Calculate Statistics for an Event Sequence (SPMF documentation)

This example explains how to calculate statistics for an event sequence database using the SPMF open-source data mining library.

How to run this example?

If you are using the graphical interface, (1) choose the "Calculate_stats_for_an_event_sequence" algorithm, (2) choose the input file contextEMMA.txt (3) click "Run algorithm".
If you want to execute this example from the command line, then execute this command:
java -jar spmf.jar run Calculate_stats_for_an_event_sequence contextEMMA.txt no_output_file in a folder containing spmf.jar and the input file contextEMMA.txt.
If you are using the source code version of SPMF, launch the file "MainTestStatsEventSequence.java" in the package ca.pfv.SPMF.tests.

What is this tool?

This tool is a tool for generating statistics about an event sequence, a type of data taken as input by algorithms such as TKE and EMMA.

What is the input?

The input is an event sequence. Let’s consider following event sequenceconsisting of 11 time points (t1, t2, …, t10) and 4 events type (1, 2, 3, 4). This database is provided in the text file "contextEMMA.txt" in the package ca.pfv.spmf.tests of the SPMF distribution.

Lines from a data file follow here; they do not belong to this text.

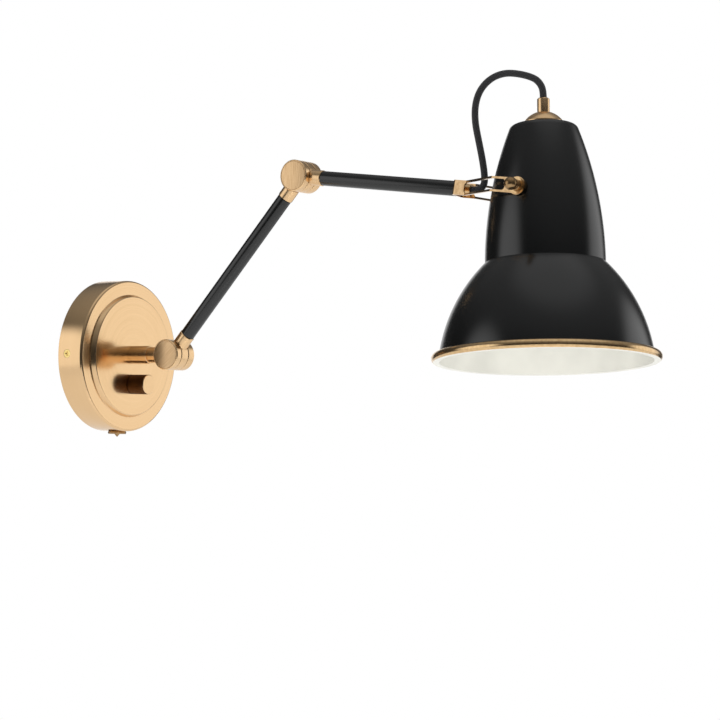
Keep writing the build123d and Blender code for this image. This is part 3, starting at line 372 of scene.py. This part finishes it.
finishes = {
    "plate": turned_brass("plate_brass", BRASS_LIGHT, BRASS_WARM, 0.17, 0.000003),
    "turned": turned_brass("turned_brass", BRASS_LIGHT, BRASS_WARM, 0.24, 0.000005),
    # knob: brushing over a dark brown that is a painted reflection of the black shade
    "knob": straight_brass("knob_side_painted_reflection", KNOB_PAINTED_REFLECTION_LIGHT, KNOB_PAINTED_REFLECTION_DEEP, 0.28, 0.0, 0.00002),
    "cap": straight_brass("brushed_cap_brass", BRASS_LIGHT, BRASS_BRUSHED, 0.30, radians(50), 0.000008),
    "strip": plain_metal("strip_brass", (0.74, 0.51, 0.28, 1), (0.56, 0.36, 0.18, 1), 0.14, 400.0),
    "bright": plain_metal("bright_brass", (0.86, 0.60, 0.32, 1), (0.70, 0.46, 0.23, 1), 0.18, 500.0),
    "screw": plain_metal("yellow_plate", (0.95, 0.74, 0.30, 1), (0.80, 0.58, 0.20, 1), 0.18, 500.0),
    "aged": plain_metal("aged_brass", (0.46, 0.30, 0.15, 1), (0.30, 0.18, 0.08, 1), 0.26, 260.0),
    "zinc": plain_metal("zinc_plate", (0.70, 0.70, 0.69, 1), (0.50, 0.51, 0.52, 1), 0.32, 220.0),
    "tube": satin_paint("tube_black", (0.0016, 0.0019, 0.002, 1), 0.23, 2600.0, 0.7),
    "shade": satin_paint("shade_black", (0.0010, 0.0013, 0.0014, 1), 0.22, 2200.0, 0.7),
    "lining": satin_paint("shade_cream", (0.88, 0.87, 0.80, 1), 0.55, 1500.0),
    "braid": braided("cord_braid"),
    "white": moulded("white_moulding", (0.82, 0.82, 0.78, 1), 0.45),
    "black": moulded("black_moulding", (0.018, 0.018, 0.018, 1), 0.42),
}


# ---- meshes

def rounded(corners, closed=True, arc_steps=6):
    """Outline through (radius, along, round) corners in millimetres. A corner with a round becomes an
    arc that is tangent to both its sides: centre = corner + bisector * round / sin(half the inner
    angle)."""
    points = []
    count = len(corners)
    for k, (x, y, bend) in enumerate(corners):
        here = np.array([x, y], float)
        if bend <= 0 or (not closed and k in (0, count - 1)):
            points.append(here)
            continue
        back = np.array(corners[k - 1][:2], float) - here
        ahead = np.array(corners[(k + 1) % count][:2], float) - here
        back_length, ahead_length = np.linalg.norm(back), np.linalg.norm(ahead)
        back, ahead = back / back_length, ahead / ahead_length
        half = np.arccos(np.clip(back @ ahead, -1, 1)) / 2
        reach = min(bend / np.tan(half), 0.49 * back_length, 0.49 * ahead_length)
        bend = reach * np.tan(half)
        centre = here + (back + ahead) / np.linalg.norm(back + ahead) * bend / np.sin(half)
        first, last = here + back * reach - centre, here + ahead * reach - centre
        sweep = pi - 2 * half
        share = np.linspace(0, 1, arc_steps + 1)
        arc = np.outer(np.sin((1 - share) * sweep), first) + np.outer(np.sin(share * sweep), last)
        points.extend(centre + arc / np.sin(sweep))
    return np.array(points)


def arc_through(start, middle, end, steps):
    """Points on the circle through three points: equal angles between the first and the last."""
    (ax, ay), (bx, by), (cx, cy) = start, middle, end
    twice = 2 * (ax * (by - cy) + bx * (cy - ay) + cx * (ay - by))
    ux = ((ax**2 + ay**2) * (by - cy) + (bx**2 + by**2) * (cy - ay) + (cx**2 + cy**2) * (ay - by)) / twice
    uy = ((ax**2 + ay**2) * (cx - bx) + (bx**2 + by**2) * (ax - cx) + (cx**2 + cy**2) * (bx - ax)) / twice
    centre = np.array([ux, uy])
    first, last = np.array(start) - centre, np.array(end) - centre
    radius = np.linalg.norm(first)
    angles = np.arctan2([first[1], last[1]], [first[0], last[0]])
    angles[1] -= 2 * pi * np.round((angles[1] - angles[0]) / (2 * pi))
    sweep = np.linspace(angles[0], angles[1], steps + 1)
    return centre + radius * np.stack([np.cos(sweep), np.sin(sweep)], 1)


def grid_mesh(points, wrap_rows, wrap_columns, across, along):
    """A mesh over a grid of points, rows by columns, with across and along as its map. A wrapped side
    joins its end to its start; rows that shrink to a point are merged to a pole."""
    rows, columns, _ = points.shape
    row = np.arange(rows if wrap_rows else rows - 1)
    column = np.arange(columns if wrap_columns else columns - 1)
    i, j = np.meshgrid(row, column, indexing="ij")
    i_next, j_next = (i + 1) % rows, (j + 1) % columns
    corners = [(i, j), (i, j_next), (i_next, j_next), (i_next, j)]
    faces = np.stack([a * columns + b for a, b in corners], -1).reshape(-1, 4)
    steps = [(i, j), (i, j + 1), (i + 1, j + 1), (i + 1, j)]
    spots = np.stack([np.stack([across[b], along[a]], -1) for a, b in steps], -2).reshape(-1, 2)
    mesh = bpy.data.meshes.new("grid")
    mesh.from_pydata(points.reshape(-1, 3).tolist(), [], faces.tolist())
    layer = mesh.uv_layers.new(name="map")
    layer.data.foreach_set("uv", spots.astype(np.float32).ravel())
    return mesh


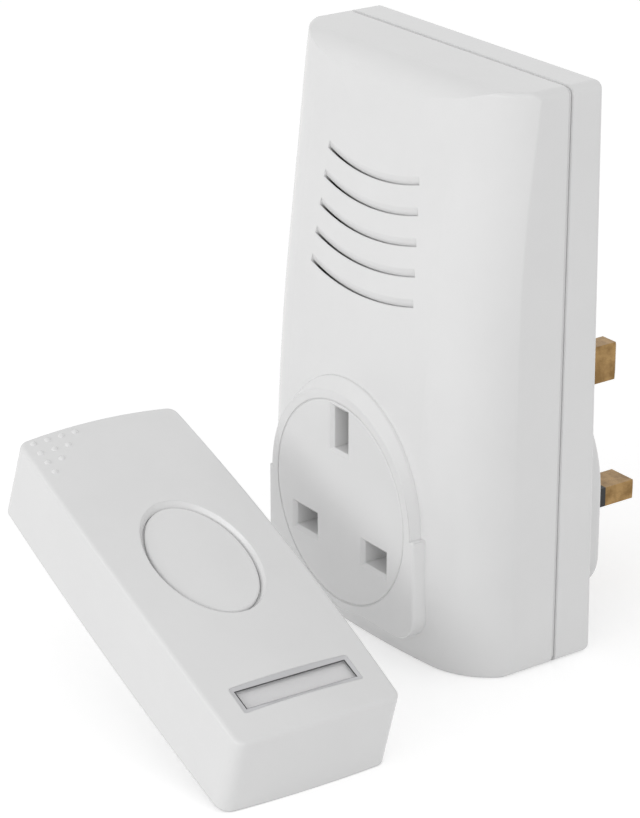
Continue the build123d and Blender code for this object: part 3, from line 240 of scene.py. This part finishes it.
def circuit_board(name, lacquer, copper):
    material, tree, shader, place = new_material(name)
    weave = add_node(tree, "ShaderNodeTexWave", {"Vector": place, "Scale": weave_scale, "Distortion": 0.4})
    tracks = add_node(tree, "ShaderNodeTexBrick", {"Vector": place, "Scale": 1 / (track_mm * MM),
                                                   "Color1": linear(lacquer), "Color2": linear(lacquer),
                                                   "Mortar": linear(copper), "Mortar Size": 0.03})
    bump = add_node(tree, "ShaderNodeBump", {"Height": weave.outputs["Fac"], "Strength": 0.2,
                                             "Distance": 0.02 * MM})
    set_inputs(tree, shader, {"Base Color": tracks.outputs["Color"], "Normal": bump.outputs["Normal"],
                              "Roughness": 0.3})
    return material


board_green = circuit_board("green lacquered board", "#1B6B3A", "#2A8049")
board_blue = circuit_board("blue lacquered board", "#1B3F73", "#2B558C")
print("a wave of scale 1 repeats every", round(wave_repeat, 3), "m, so the weave is drawn at",
      round(wave_repeat / weave_scale / MM, 2), "mm")

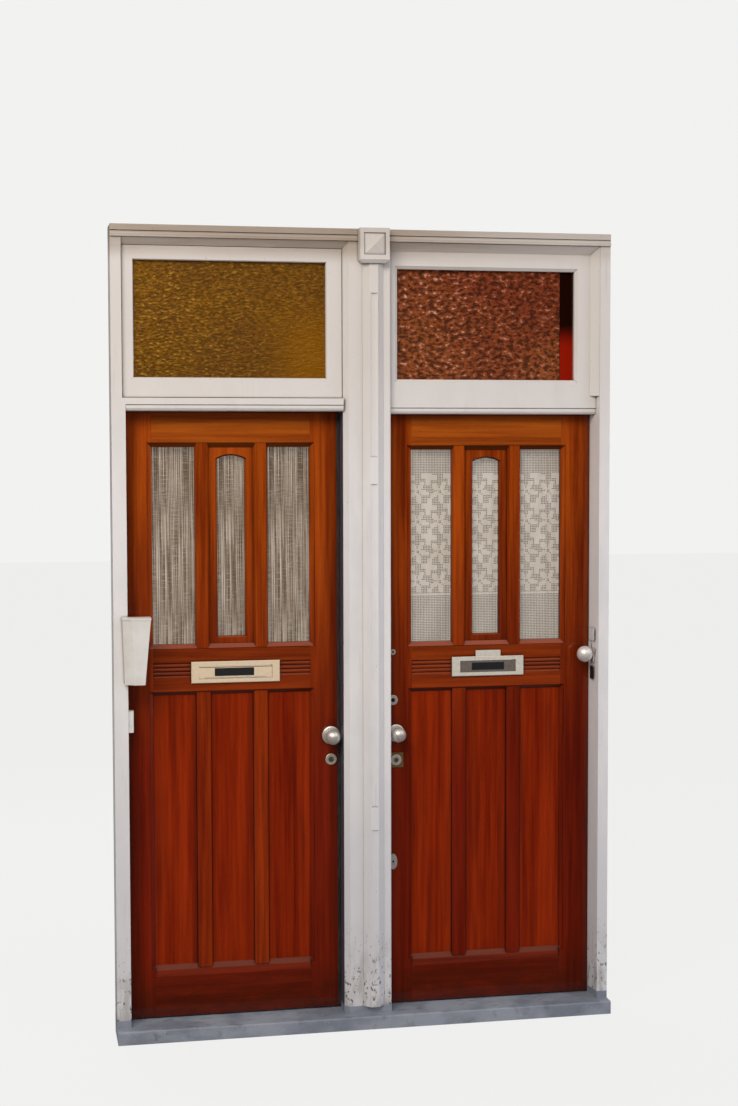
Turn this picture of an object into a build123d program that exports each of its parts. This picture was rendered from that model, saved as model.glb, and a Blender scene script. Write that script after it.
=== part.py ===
from build123d import *
import os
from math import atan, degrees, sqrt
from types import SimpleNamespace

os.makedirs("parts", exist_ok=True)

# Lengths are in millimetres. X runs along the front, Y from the street into the house, Z up.
# The origin is on the bed of the doorstep, under the middle post, in the plane of the street face.

# Frame
bay_width = 816
post_width = 182
jamb_width = 52
leaf_setback = 90
leaf_thickness = 44
frame_depth = leaf_setback + leaf_thickness
bolt_centre = leaf_setback + leaf_thickness / 2
head_bottom = 2993
head_height = 47
head_top = head_bottom + head_height
half_width = post_width / 2 + bay_width + jamb_width
post_edge = post_width / 2

# Rebates that the leaves close against
stop_lap = 12
edge_gap = 3
rebate = stop_lap + edge_gap
head_lap = 8
right_reveal_splay = 11
post_bevel = 20
post_round = 7
leaf_head_gap = 4
sash_setback = 22

# Stone
step_height = 50
step_projection = 50
step_round = 6
seat_height = 28
foot_level = step_height + seat_height

# Leaves
leaf_floor_gap = 8
leaf_bottom = step_height + leaf_floor_gap
left_margin = 100
right_margin = 116
field_width = bay_width - left_margin - right_margin
glass_moulding = 18
panel_moulding = 14
bar_moulding = 9
moulding_depth = 12
quirk = 2
mullion_width = 55
muntin_width = 55
muntin_setback = 5
muntin_chamfer = 3
bottom_rail_height = 195
weathering_height = 42
lock_rail_low = 1230
lock_rail_high = 1422
sight_depth = 14
glass_thickness = 4
glass_cover = 8
bead_depth = 10
panel_thickness = 12
panel_groove = 8
reed_count = 4
reed_radius = 6
reed_depth = 3
reed_pitch = 15
reed_low = 1302

# Hatch in the middle light
hatch_lap = 5
hatch_gap = 2
hatch_stile = 31
hatch_sill = 28
hatch_head = 32
hatch_arch = 14
hatch_bevel = 3
hatch_moulding = 7
hatch_glass_width = 106
hatch_hinge_inset = 90
hatch_bead_depth = 9
glass_play = 1

# Fanlights
transom_rail = 48
transom_nosing = 14
sash_stile_left = 42
sash_stile_right = 60
sash_bottom_rail = 73
sash_top_rail = 52
sash_thickness = 38
sash_gap = 3
sash_slope = 5
fan_stop_gap = 2
fan_stop_width = 18
fan_stop_height = 40
head_lip = 8
sash_glass_depth = 18
sash_pin_inset = 4
sash_pin_drop = 8
sash_pin_reach = 12
sash_pin_root = 2
sash_pin_hole = 14
right_transom_setback = 32
right_transom_height = 71
fan_frame_left = 22
fan_frame_right = 49
fan_frame_bottom = 49
fan_frame_top = 54
fan_bevel = 11
fan_splay = 30
fan_glass_depth = 28
fan_side_offset = 9
arris = 1

# Mouldings in section, from the top or the foot of their face: depth behind it, then height
head_profile = ((0, 2), (-7, 2), (-7, 8), (-5, 10), (-5, 12), (-3, 18), (-3, 21), (-1, 23),
                (-1, 25), (-5, 25), (-5, head_height), (0, head_height))
nosing_profile = ((transom_nosing, 0), (transom_nosing / 2, 3), (2, 10), (2, 20), (4, 22), (0, 24))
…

Time points	Itemset (event set)
1	1
2	1
3	1 2
6	1
7	1 2
8	3
9	2
11	4

Each line of the sequence is called an event set and consists of:

a time point (first column)
an event set (second column)

For example, in the above example, at time point 1, the event 1 occurred. Then at time point 2, the event 1 occurred again. Then at time point 3, the events 1 and 2 occurred simultaneously. And so on.

What is the output?

The output is statistics about the event sequence. For example, if we use the tool on the previous event sequence given as example, we get the following statistics:

============ EVENT SEQUENCE STATS ==========
Number of events : 10
Number of distinct event types : 4
Max item id : 4
Number of distinct timestamp: 8
Min timestamp : 1
Max timestamp: 11
Avg. number of events per timestamp: 1.25

Input file format

The input file format of that algorithm is a text file. An item (event) is represented by a positive integer. A transaction (event set) is a line in the text file. In each line (event set), items are separated by a single space. It is assumed that all items (events) within a same transaction line) are sorted according to a total order (e.g. ascending order) and that no item can appear twice within the same event set. Each line is optionally followed by the character "|" and then the timestamp of the event set (line).
In the previous example, the input file is defined as follows:

1|1
1|2
1 2|3
1|6
1 2|7
3|8
2|9
4|1